I attended a very secular college, Grinnell in Iowa, and was forced to attend chapel each Sunday, because that was the “penalty” for being in and continuing as a member of the college choir. The years were 1964-68, momentous days in US America’s history, highlighted by the war in Vietnam, the emerging women’s revolution, the struggle for civil rights, particularly for African-Americans, and the sexual revolution in general. On Sunday mornings in an often frigid Iowa chapel, I heard any number of anti- war, pro-women, pro-civil rights sermons from two regular “woke” preachers, along with any number of visiting orators, few of whose names I can recall. In fact, I remember well only one sermon from those days, given by Robert Short, the creator of the then wildly popular, Gospel According to Peanuts. Short proved a surprisingly conservative Christian, much to the shock and evident disgust of the nearly full chapel that day, despite the fact that he was a graduate of the generally liberal seminary that I was to teach in for 33 years. The other sermons I was present for registered very little if at all.

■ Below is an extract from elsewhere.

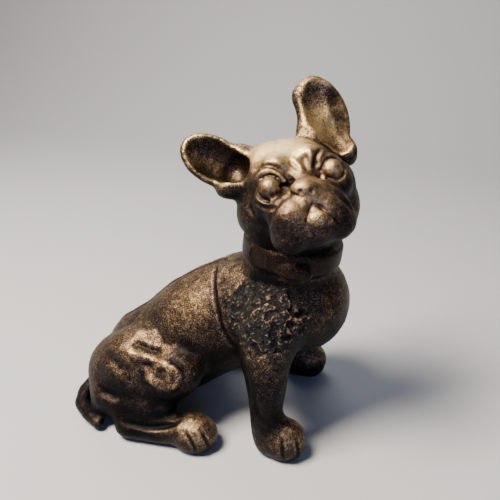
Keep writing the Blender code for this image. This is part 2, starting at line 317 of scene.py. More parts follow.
def arc(side, radius, start, end, steps=8):
    """Points round an eye, from one angle to another. 0 is towards the nose and 90 up."""
    angles = [math.radians(start + (end - start) * i / steps) for i in range(steps + 1)]
    return [(-side * radius * math.cos(a), 0, radius * math.sin(a)) for a in angles]


def face_parts(clay):
    """The nose, the chin, the eyeballs and the lids."""
    clay.blob(HEAD, (-0.4, -26.2, 0.2), (6.8, 5.4, 4.6), (12, 16, 0))
    clay.blob(HEAD, (0.2, -25.6, -4.2), (6.0, 5.0, 4.6))
    clay.blob(HEAD, (1.2, -27.4, -14.0), (7.2, 5.2, 4.8), (0, 10, 0))
    clay.blob(BODY, COLLAR_TAG_AT, COLLAR_TAG_RADII, (-8, 6, 0))
    for side in (-1, 1):
        eye = eye_frame(side)
        ball = 5.1 if side < 0 else 4.7
        clay.blob(eye, (0, -0.3, 0), (ball, 5.0, ball))
        for radius, start, end, thickness in LIDS[side]:
            line = arc(side, radius, start, end)
            clay.limb(eye, [(x, -0.5, z, t) for (x, _, z), t in zip(line, thickness)])


# The deep corner between the near eye and the nose: its middle, radii and turn
EYE_CORNER = ((-7.4, -23.8, 4.6), (2.6, 5, 2.4), (0, -20, 0))

# The rolls of each lid: radius, first and last angle, and how thick along them
LIDS = {
    -1: (
        (7.3, -22, 130, (1.1, 1.6, 2.0, 2.2, 2.3, 2.3, 2.1, 1.6, 1.0)),
        (6.7, 195, 255, (0.4, 0.6, 0.7, 0.7, 0.8, 0.7, 0.7, 0.6, 0.4)),
    ),
    1: (
        (6.2, 22, 160, (0.5, 0.9, 1.2, 1.4, 1.5, 1.5, 1.4, 1.3, 1.1)),
        (6.7, 160, 262, (1.0, 1.2, 1.3, 1.4, 1.4, 1.3, 1.2, 1.0, 0.6)),
    ),
}


# ---------------------------------------------------------------- strokes on the skin


class Skin:
    """The fused skin as arrays in figure units, for strokes that push it in or out."""

    def __init__(self, obj):
        self.mesh = obj.data
        count = len(self.mesh.vertices)
        self.points = read(self.mesh.vertices, "co", count, 3)
        self.points = (self.points - np.array(FIGURE_AT)) / UNIT
        self.normals = read(self.mesh.vertices, "normal", count, 3)
        ends = np.empty(len(self.mesh.edges) * 2, np.int32)
        self.mesh.edges.foreach_get("vertices", ends)
        self.ends = ends.reshape(-1, 2)
        faces = [tuple(p.vertices) for p in self.mesh.polygons]
        self.tree = BVHTree.FromPolygons([tuple(p) for p in self.points], faces)
        self.lift = np.zeros(count)

    def dropped(self, frame, path, look=(0, 1, 0)):
        """A path in a frame, dropped on the skin along one of the frame's own directions."""
        along = (frame.to_3x3() @ Vector(look)).normalized()
        line = []
        for point in path:
            start = frame @ Vector(point)
            hit = self.tree.ray_cast(start - 80 * along, along)[0]
            line.append(hit if hit is not None else start)
        return np.array(line), -np.array(along)

    def nearest(self, path):
        """The places on the skin nearest to a path, and the way out of it there."""
        found = [self.tree.find_nearest(Vector(point))[:2] for point in path]
        out = np.mean([np.array(normal) for _, normal in found], axis=0)
        return np.array([place for place, _ in found]), out / np.linalg.norm(out)

    def stroke(self, line, out, width, depth, taper=0.25):
        """Pushes the skin that faces out in by depth, or out where that is negative."""
        above = self.points > line.min(0) - width
        below = self.points < line.max(0) + width
        near = np.all(above & below, axis=1)
        points = self.points[near]
        lengths = np.linalg.norm(line[1:] - line[:-1], axis=1)
        total = max(lengths.sum(), 1e-9)
        best = np.full(len(points), np.inf)
        share = np.full(len(points), 0.5)
        walked = 0.0
        for a, b, length in zip(line, line[1:], lengths):
            t = np.clip(((points - a) @ (b - a)) / max(length, 1e-9) ** 2, 0, 1)
            gap = np.linalg.norm(points - a - t[:, None] * (b - a), axis=1)
            nearer = gap < best
            best = np.where(nearer, gap, best)
            share = np.where(nearer, (walked + t * length) / total, share)
            walked += length
        facing = np.clip((self.normals[near] @ out) * 3 + 0.4, 0, 1)
        side = np.clip(1 - (best / width) ** 2, 0, 1) ** 2
        ends = step(np.minimum(share, 1 - share), 0, taper) if taper else 1
        self.lift[near] -= depth * side * ends * facing

    def dent(self, line, out, radius, depth):
        """Pushes in a round place at the start of a line."""
        self.stroke(np.repeat(line[:1], 2, axis=0), out, radius, depth, 0)

    def apply(self):
        """Moves the skin by every stroke since the last time."""
        self.points = self.points + self.normals * self.lift[:, None]
        self.lift[:] = 0
        self.mesh.vertices.foreach_set("co", (self.points * UNIT + np.array(FIGURE_AT)).ravel())
        self.mesh.update()
        self.normals = read(self.mesh.vertices, "normal", len(self.points), 3)

    def softened(self, values, rounds):
        """The values, one or several to a point, evened out with their neighbours."""
        count = np.bincount(self.ends.ravel(), minlength=len(self.points))
        values = values.reshape(len(self.points), -1).astype(float)
        for _ in range(rounds):
            for column in range(values.shape[1]):
                v = values[:, column]
                total = np.bincount(self.ends[:, 0], v[self.ends[:, 1]], len(v))
                total += np.bincount(self.ends[:, 1], v[self.ends[:, 0]], len(v))
                values[:, column] = 0.5 * v + 0.5 * total / np.maximum(count, 1)
        return values.squeeze()

    def hollowness(self, rounds):
        """How far each point lies below its surroundings, in figure units."""
        return np.sum((self.softened(self.points, rounds) - self.points) * self.normals, axis=1)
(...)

What certainly did register for me were two significant events: the Vietnam War, which was loathed by the vast majority of the students and faculty at Grinnell, and which loomed as a possible, if not likely, destination for those of us poised for graduation in 1968. I had no interest in becoming a soldier, and thus was looking for a means whereby I might avoid the draft. Conscientious objection for religious reasons was hardly an option for non-religious me, and I was far too cowardly to go to prison or head to Canada. Remarkably, the second event was to provide the way that would change my life forever. My now-wife of nearly 52 years, Diana, said to me after a lovely date that she liked me well enough, but could not imagine spending her life with anyone who was not a Methodist minister. I can only say that the call of God became loud at that moment, and I seriously began to consider ministry as a life vocation. Up to that point I saw myself as a teacher of English, and had had that vision for my entire conscious life. Yet, when I learned that IV-D on one’s draft card, deferment for ministry studies, was available for seminary attendees, the prospect of theological study grew considerably brighter. And a possible marriage to the person I loved added spice and joy to the entire scenario.

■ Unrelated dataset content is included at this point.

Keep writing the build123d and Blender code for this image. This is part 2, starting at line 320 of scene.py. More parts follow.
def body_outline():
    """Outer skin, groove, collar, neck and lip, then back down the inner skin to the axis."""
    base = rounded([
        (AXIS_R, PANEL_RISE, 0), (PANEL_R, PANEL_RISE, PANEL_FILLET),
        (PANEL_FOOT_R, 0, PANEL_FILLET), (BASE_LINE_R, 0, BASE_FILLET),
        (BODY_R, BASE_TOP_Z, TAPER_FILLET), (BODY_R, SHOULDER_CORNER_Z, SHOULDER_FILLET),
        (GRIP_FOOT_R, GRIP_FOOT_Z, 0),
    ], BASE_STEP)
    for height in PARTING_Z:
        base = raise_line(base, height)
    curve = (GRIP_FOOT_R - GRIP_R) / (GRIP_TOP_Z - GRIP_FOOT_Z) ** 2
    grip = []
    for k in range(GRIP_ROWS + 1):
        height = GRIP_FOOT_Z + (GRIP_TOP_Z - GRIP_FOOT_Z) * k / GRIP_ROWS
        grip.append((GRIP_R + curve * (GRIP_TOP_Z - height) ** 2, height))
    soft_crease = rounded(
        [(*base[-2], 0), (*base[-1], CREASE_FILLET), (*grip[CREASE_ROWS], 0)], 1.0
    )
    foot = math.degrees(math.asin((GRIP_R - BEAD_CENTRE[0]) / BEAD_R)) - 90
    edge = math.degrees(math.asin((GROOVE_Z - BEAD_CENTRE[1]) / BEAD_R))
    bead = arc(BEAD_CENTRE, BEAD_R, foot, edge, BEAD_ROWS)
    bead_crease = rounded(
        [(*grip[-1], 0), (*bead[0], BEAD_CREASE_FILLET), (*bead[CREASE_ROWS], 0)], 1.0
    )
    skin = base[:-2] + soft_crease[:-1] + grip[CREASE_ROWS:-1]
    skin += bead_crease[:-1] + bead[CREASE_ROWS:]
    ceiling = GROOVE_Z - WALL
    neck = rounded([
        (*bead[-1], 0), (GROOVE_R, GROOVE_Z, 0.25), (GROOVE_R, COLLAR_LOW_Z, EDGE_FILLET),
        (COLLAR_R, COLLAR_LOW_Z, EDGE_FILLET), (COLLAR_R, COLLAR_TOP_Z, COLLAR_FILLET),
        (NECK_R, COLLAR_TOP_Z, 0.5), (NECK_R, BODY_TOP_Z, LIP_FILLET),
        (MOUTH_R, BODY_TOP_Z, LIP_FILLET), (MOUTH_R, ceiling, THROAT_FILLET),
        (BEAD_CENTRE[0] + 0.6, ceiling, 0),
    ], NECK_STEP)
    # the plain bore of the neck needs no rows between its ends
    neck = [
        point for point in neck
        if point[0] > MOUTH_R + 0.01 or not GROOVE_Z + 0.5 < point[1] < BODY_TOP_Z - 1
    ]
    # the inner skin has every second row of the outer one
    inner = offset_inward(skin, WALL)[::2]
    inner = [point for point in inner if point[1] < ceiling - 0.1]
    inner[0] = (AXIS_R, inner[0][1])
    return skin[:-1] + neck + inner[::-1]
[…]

Off I went to seminary, and on a decided whim took Hebrew, because I enjoyed language study, and the stuff looked very funny. Again, the course of my life changed, and I fell madly in love with Hebrew, the language, the culture, the history of all things Old Testament. In fact, I thought for a time of converting to Judaism, so much did the religion affect my worldview. Though I remained a Christian, my Christianity did not always resemble that of the more traditional or familiar kind that many of my seminary colleagues espoused. That became obvious to me when I enrolled in my last year of study in a year long Hebrew class on the book of Job. Job’s book represents the most difficult language challenges in the Hebrew canon, fully 10% of which is plainly unreadable in the text as we have it. However, my teacher had written a doctoral dissertation on Job at the University of Toronto in 1959. On his dissertation committee was the famous English scholar, Northrop Frye, and my teacher’s interest in irony peaked both Frye’s interest and my own. Subsequently, my own dissertation, written under the direction of that same instructor, also wrestled with irony in the book, thus combining my old English literature interests with a serious religious study of a magnificent ancient biblical text.

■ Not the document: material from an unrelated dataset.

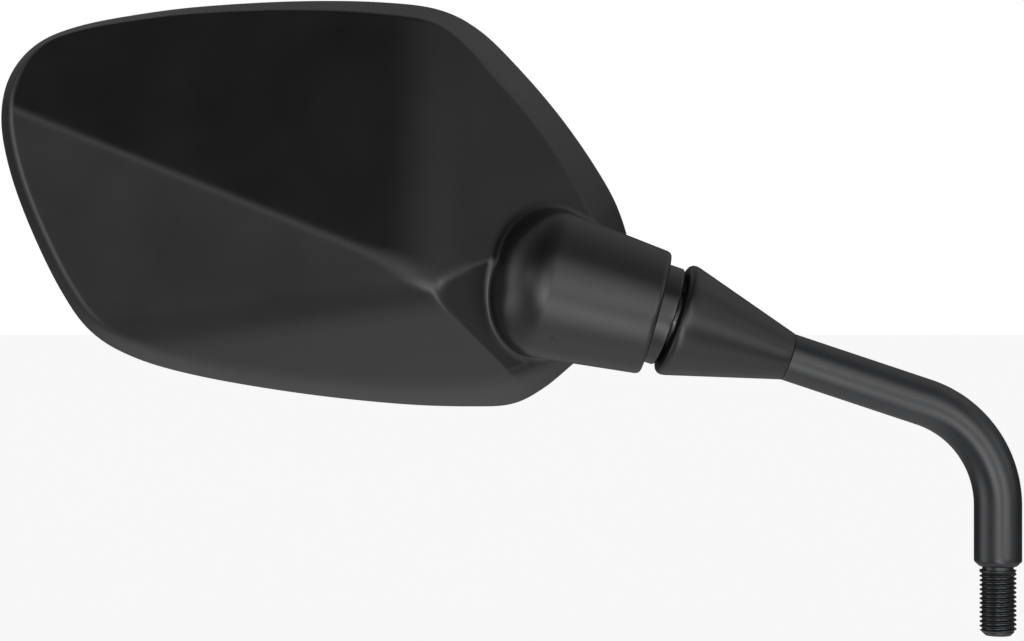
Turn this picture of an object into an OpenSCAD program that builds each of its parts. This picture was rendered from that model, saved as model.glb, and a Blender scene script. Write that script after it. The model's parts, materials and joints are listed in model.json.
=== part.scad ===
// Right-hand motorcycle mirror: a bent threaded stem, a sprung ball joint and a one-piece faceted shell.
// Lengths are millimetres and angles degrees. The origin is the stem's shoulder on the thread's axis.
// +Z runs up the stem, the head lies towards -X, and the glass faces +Y.

/* [Stem rod] */
// Diameter of the bent rod
rod_d = 13; // [12:0.5:15]
// Diameter of the foot's thread
thread_d = 10; // [8:0.5:10]
// Length of the foot's thread below the shoulder, with its end chamfer
thread_l = 19; // [12:1:30]
// Chamfer at the thread's free end
thread_chamfer = 1.5; // [0.8:0.1:2]
// Chamfer of the shoulder above the thread
shoulder_chamfer = 1.3; // [0.5:0.1:1.4]
// Height of the bend's corner above the shoulder
corner_z = 38.2; // [34:0.2:60]
// Radius of the bend's centreline
bend_r = 30; // [22:1:34]
// Slope of the upper arm above level
incline = 18.3; // [14:0.1:22]
// Turn of the whole stem about its thread
stem_yaw = 4; // [0:0.5:6]
// Level distance from the thread's axis to the ball
reach = 100.75; // [96:0.25:140]

/* [Stem end] */
// Length of the cone cover
cone_l = 33.6; // [31:0.1:40]
// Largest diameter of the cone cover
cone_d = 31.2; // [29:0.2:34]
// Wall of the cone cover
cone_wall = 2.2; // [1.5:0.1:2.6]
// Rounding of the cone's large end
cone_round = 2.2; // [0.8:0.1:2.4]
// Open gap between the collar and the cone
cone_gap = 0.9; // [0.6:0.1:2]
// Width across flats of the coupling nut
nut_flats = 13; // [11:0.5:14]
// Length of the coupling nut
nut_l = 19; // [15:0.5:21]
// Thickness of the spring washer
spring_washer_t = 1.5; // [1:0.1:1.8]

/* [Ball joint] */
// Diameter of the ball
ball_d = 14; // [13:0.2:14.6]
// Diameter of the ball's neck
stud_neck_d = 9.2; // [8.6:0.1:9.4]
// Diameter of the stud's thread
stud_d = 8; // [6:0.5:8]
// Running gap on each side of a seat ring
seat_gap = 0.15; // [0.1:0.05:0.25]
// Thickness of the seat rings
ring_t = 1.05; // [0.8:0.05:1.2]
// Outside diameter of the collar
collar_d = 27.3; // [26:0.1:27.5]
// Wall of the collar's skirt
collar_wall = 1.25; // [0.8:0.05:1.4]
// Thickness of the collar's base
collar_base_t = 2.8; // [1.8:0.1:3.2]
// Diameter of the socket housing's body
housing_d = 24; // [23.6:0.1:24.6]
// Length of the socket housing behind the ball
housing_l = 22; // [20:0.5:26]
// Wire of the pressure spring
spring_wire = 1.6; // [1.2:0.1:1.8]
// Turns of the pressure spring
spring_turns = 3.5; // [2.5:0.5:3.5]

/* [Neck] */
// Slope of the neck's axis below level, towards the stem
neck_slope = 14.5; // [10:0.5:18]
// Distance from the ball's centre to the neck's mouth
mouth_s = 6.3; // [6:0.1:7]
// Outside diameter at the neck's mouth
neck_d = 34.1; // [30:0.1:38]
// Bore of the neck at its lip
lip_bore = 30.6; // [30.4:0.1:31.5]
// Half-angle at which the neck widens towards the shell
neck_taper = 6.3; // [4:0.1:8]
// Lean of the neck's centreline away from the joint's axis
neck_lean = 0.7; // [0:0.1:3]
// Drop of the neck's outside below the joint's axis
neck_drop = 0.6; // [0:0.1:0.8]
// Length of the neck from its mouth to its domed end
neck_l = 50; // [44:0.5:54]
// Length of the neck's domed end
dome_l = 17; // [14:0.5:20]
// Wall of the neck around the room behind the housing
neck_wall = 1.8; // [1.4:0.1:2.4]
// Rounding of the neck's mouth
neck_round = 1.2; // [0.8:0.1:1.6]

/* [Shell] */
// Depth of the joint's axis behind the rim
axis_depth = 24; // [23:0.5:28]
// Depth of the facets' common peak behind the rim
peak_depth = 42; // [38:0.5:50]
// Wall of the shell
wall = 2.4; // [1.8:0.1:3]
// Depth of the straight pocket for the glass
pocket_depth = 6; // [5:0.5:8]

/* [Glass] */
// Gap between the glass and its pocket
glass_gap = 0.5; // [0.2:0.1:1]
// Thickness of the glass
glass_t = 2; // [1.5:0.1:3]
// Radius of the convex face
glass_r = 1400; // [1000:50:2000]
// Depth of the glass's crown behind the rim
glass_set = 0.6; // [0.3:0.1:2]
// Thickness of the adhesive foam pad
foam_t = 1; // [0.5:0.1:1.5]
// Thickness of the backing plate
plate_t = 2; // [1.6:0.1:2.6]
// Diameter of the bosses behind the plate
boss_d = 8; // [7:0.5:10]
// Diameter of the screws that hold the plate
plate_screw_d = 3; // [2.5:0.1:3.5]
// Length of those screws in the bosses
plate_screw_l = 6; // [4:0.5:7]

/* [Hidden] */
$fn = 96;
fit = 0.1;      // gap between two fixed pieces of one body
over = 1;       // how far a cutter runs past the face it cuts
arm_lap = 0.4;  // how far the straight arm runs into the bend, a hair thinner than it
hair = 0.02;

// Frames: the ball's centre, the stem's axis from there to the rod, and the neck's from there to its mouth
ball_at = [-reach * cos(stem_yaw), -reach * sin(stem_yaw), corner_z + reach * tan(incline)];
rim_y = axis_depth;
bend_turn = 90 - incline;
bend_tangent = bend_r * tan(bend_turn / 2);
arm_end_s = reach / cos(incline) - bend_tangent;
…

I began in 1973 a life-long love of Job. I soon learned that the traditional ways of assessing the book were pallid and limited, and often plainly wrong, unfair to the richly nuanced text of the book. It was certainly not about the “faith of Job,” nor was it even about “innocent suffering,” not primarily at least, or the mystery of the goodness of God in a world of evil and pain. I discovered that it was about God all right, a God who far exceeded the ridiculous idiocies of Job’s friends, their “reward the good, punish the wicked” God, a God also revered by Job, too. That God who showed up in the storm at the end of the tale was indeed a God of power, but equally a God of mystery, surprise, wonder, and the marvelous creator of a world of grittiness and struggle. In short, the God of Job was the God I had been searching for in my faith journey, not one removed from the world but one enmeshed within it, in love with it, but also allowing human creatures to act as they choose, not forcing them, but luring them to new ways of thinking and being.

In addition, the God of Job warmed to the anguished questioning of the hero, and flat rejected the claims of the friends, naming them rightly “false” beliefs, nostrums at best, and announcing finally to Eliphaz that he “had not spoken right” as Job had (Job 42:7). I could readily believe in a God who liked to be questioned, not one that demanded devotion without question, who forced followers to bow the knee to superior power, to “surrender all” without enquiry. Doubt was not only acceptable; it was required if real faith was to be a discoverable commodity. Job, in short, led me to a viable and robust faith life, a life I have tried to live ever since I first encountered the old boy from Uz now nearly 50 years ago. Thanks to my superb wife, whose request for me to become a Methodist minister we learned later was in fact a deep desire on her part to become herself such a minister (she did just that later in her life, attending the seminary in which I taught), and thanks to Job, I am a Christian believer, devoted to the God who is devoted to me as we two journey together in a rich and complex faith to attempt to discover multiple ways to achieve at last some vestige of the realm and rule of God on the earth.